Rarely would a nervous candidate notice the wall directly behind while seated for an interview. But the question wasn’t designed to test attention to detail. Rather it was meant to test common sense and the candidate’s application of mosaic theory. There was simply no way to know the color of the wall without looking at it, so the candidates were expected to guess the color based on the wall that’s in front of them. In other words, answering the question required the candidate to realize that the chances of all four walls being the same color were exceptionally high.
This attempt at estimating an unknown is really useful while investing in dividend stocks. Dividends are promised to investors who hold onto stocks for the long term. Most companies end up declaring a dividend a few weeks in advance. Investors can expect to receive the dividend either monthly, quarterly, or annually. But dividends are intrinsically linked to profits, and there’s simply no way to predict how much profit the company will make next year. What happens over the next twelve months is anyone’s guess.
While picking dividend paying stocks, you are required to make this guess. You must estimate how profitable the firm is likely to be, for how long, whether or not the dividend payout policy will be maintained, and if there’s a risk the dividends will be cut in the near future. All these factors will ultimately determine the intrinsic value of the company you’re looking to buy.
So, to predict future dividends financial analysts turn to the most traditional sources of data – history. Analysts tend to look back over a number of years and see how the company has performed. If they can figure out a pattern in the dividend payments over the past few years, they can make a reasonable estimate for future payments. That’s where the Dividend Aristocrats Index comes in.
The Dividend Aristocrats Index is an index published by the Standard & Poor’s global financial services firm (the same people who maintain the S&P 500 index). The index was designed to find dividend stocks that had a higher probability for dividend growth in the future. The methodology is based on a simple pattern of incremental growth. Basically, the Dividend Aristocrats Index is a list of stocks that have managed to grow the dividends they pay every year for twenty-five consecutive years.
The index is based on the theory that massive, stable companies that have demonstrated an ability to keep paying growing dividends in the past will be more likely to pay growing dividends in the future. Here is the methodology for how the index is constructed:
- Stocks are picked from the S&P 500 index.

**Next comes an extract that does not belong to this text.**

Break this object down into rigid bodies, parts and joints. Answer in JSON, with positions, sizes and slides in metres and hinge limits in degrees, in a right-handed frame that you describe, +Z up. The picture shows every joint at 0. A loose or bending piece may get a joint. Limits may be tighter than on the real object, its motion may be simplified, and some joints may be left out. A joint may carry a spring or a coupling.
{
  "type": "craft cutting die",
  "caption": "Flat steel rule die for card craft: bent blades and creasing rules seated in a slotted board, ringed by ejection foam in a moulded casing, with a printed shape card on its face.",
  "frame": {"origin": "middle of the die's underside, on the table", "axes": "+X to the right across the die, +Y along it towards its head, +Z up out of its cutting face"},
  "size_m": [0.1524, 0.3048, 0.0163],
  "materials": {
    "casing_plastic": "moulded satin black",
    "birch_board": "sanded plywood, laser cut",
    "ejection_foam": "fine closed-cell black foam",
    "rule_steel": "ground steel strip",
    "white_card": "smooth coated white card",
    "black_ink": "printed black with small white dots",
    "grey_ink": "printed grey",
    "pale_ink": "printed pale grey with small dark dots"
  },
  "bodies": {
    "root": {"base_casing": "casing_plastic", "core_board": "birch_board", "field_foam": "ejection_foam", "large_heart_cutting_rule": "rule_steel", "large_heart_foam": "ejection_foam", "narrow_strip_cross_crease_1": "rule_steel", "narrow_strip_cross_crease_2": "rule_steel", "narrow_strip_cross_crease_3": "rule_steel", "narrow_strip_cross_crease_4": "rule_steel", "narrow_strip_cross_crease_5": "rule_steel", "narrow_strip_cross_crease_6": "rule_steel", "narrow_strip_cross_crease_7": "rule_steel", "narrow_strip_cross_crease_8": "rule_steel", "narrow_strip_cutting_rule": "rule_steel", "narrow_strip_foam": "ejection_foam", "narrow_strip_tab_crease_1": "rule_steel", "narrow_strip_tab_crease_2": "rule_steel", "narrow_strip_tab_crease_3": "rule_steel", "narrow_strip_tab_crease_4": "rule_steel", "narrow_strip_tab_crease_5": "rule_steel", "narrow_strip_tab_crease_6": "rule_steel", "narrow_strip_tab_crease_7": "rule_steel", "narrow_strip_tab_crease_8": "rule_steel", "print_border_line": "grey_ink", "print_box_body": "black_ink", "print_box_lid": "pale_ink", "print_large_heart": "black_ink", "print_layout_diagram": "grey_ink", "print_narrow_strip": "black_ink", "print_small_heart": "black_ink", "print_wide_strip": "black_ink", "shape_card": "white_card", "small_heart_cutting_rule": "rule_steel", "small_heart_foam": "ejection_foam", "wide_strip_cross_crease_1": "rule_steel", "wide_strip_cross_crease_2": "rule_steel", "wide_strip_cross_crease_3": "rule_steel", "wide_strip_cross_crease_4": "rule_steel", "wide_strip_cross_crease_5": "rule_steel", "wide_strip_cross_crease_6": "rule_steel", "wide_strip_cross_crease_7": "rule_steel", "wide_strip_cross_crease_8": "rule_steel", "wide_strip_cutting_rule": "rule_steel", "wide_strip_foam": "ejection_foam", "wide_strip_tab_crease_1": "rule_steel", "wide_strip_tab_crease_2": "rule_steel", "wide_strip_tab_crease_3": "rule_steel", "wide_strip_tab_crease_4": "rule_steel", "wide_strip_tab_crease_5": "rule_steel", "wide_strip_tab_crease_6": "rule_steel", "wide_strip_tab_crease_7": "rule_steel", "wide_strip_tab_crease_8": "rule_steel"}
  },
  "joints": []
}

- Only stocks that have increased dividends every year for the past 25 years are included.
- Stocks must also meet certain liquidity and market cap requirements to be considered.
If the stock meets all three criteria, it is considered for the index. The index is equal-weighted, which means it is equally divided between each constituent to give a fair representation of small and mid-cap stocks alongside the larger ones. In other words, if the index had 50 stocks and you invested $100 in it, each stock on the list would get $2 regardless of size.

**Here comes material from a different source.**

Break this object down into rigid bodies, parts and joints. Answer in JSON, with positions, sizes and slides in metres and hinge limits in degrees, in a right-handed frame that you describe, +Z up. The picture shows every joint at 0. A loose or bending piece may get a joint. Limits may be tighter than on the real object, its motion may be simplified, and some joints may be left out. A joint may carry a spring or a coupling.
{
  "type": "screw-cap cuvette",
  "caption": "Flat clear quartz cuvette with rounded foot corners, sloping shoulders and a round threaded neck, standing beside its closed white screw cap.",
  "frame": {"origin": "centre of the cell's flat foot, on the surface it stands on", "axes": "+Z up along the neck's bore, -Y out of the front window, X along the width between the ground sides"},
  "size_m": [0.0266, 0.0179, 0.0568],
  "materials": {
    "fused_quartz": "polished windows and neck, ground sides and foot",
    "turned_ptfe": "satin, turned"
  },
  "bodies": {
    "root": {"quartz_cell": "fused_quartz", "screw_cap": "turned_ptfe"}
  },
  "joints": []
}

There is also a minimum number of stocks that must be on the list. The Dividend Aristocrats Index needs a minimum of 40 constituents. So, if there are not enough of stocks to fill this quota and meet the three requirements, the rules are slightly relaxed. Instead of looking back over a 25 year history, the index could include stocks that have managed to grow dividends for only 20 consecutive years.
If the minimum quote is till not met, the remaining S&P 500 stocks are added on the basis of dividend yield in descending order.
As of now, the Dividend Aristocrats Index has 50 constituents, which means there are more than enough of stocks that meet the three main criteria. The average market capitalization of all these 50 stocks combined is $67.5 billion. The largest company on the list is worth $347 billion, while the smallest is worth only $6.4 billion.
Once every quarter the index is re-balanced so that each stock gets an equal weight. If a certain stock fails to meet the three main criteria stated above, they are deleted from the index.
Is it effective?
Perhaps the most reasonable question on any investor’s mind is – does the index work? Comparing an index to a benchmark is the only way to know if the index is worth paying attention to. Since its inception in 2005, the Dividend Aristocrats Index has outperformed the S&P 500 index. Over the course of its history the index has managed to return 9.73% on average every year, while the S&P 500 index has only managed 7.13% annually over the same period.
How is it used?
There’s a few different ways this index could be used. Investors looking for high-quality, blue chip companies could find them in this index. Income seekers can add high-quality stocks with a long history of stability. The index basically narrows down the list of S&P 500 stocks to the best dividend payers. That’s useful information for someone building a dividend portfolio from scratch.
On the other hand, some investors could invest in an ETF that directly tracks the index. SPDR S&P Dividend (SPY) and ProShares S&P 500® Dividend Aristocrats ETF (NOBL) are two indexes that track the Dividend Aristocrats Index.
Hedge funds, mutual funds, insurance companies, and Warren Buffett regularly take their favorite dividend picks from this list. Johnson and Johnson, for example, was one of the most popular Dividend Aristocrats. It’s part of the Berkshire Hathaway portfolio and is part of a considerable number of hedge fund portfolios. Archer Daniels Midland Company (NYSE:ADM), Chevron Corporation (NYSE:CVX), Abbott Laboratories (NYSE:ABT), AT&T Inc. (NYSE:T), and Wal-Mart Stores, Inc. (NYSE:WMT) are nearly as popular.
The Dividend Aristocrats Index is a invaluable tool for dividend investors. When you’re looking for high-value, blue chip companies, this index is usually the best place to start.
The 50-odd companies that are on the index right now have proven they can sustain and grow dividends. They have managed to grow for over a quarter of a century. The chances that they will keep boosting dividends are pretty high. We’ll be coming back to this index frequently to look for some investment gems later in this series.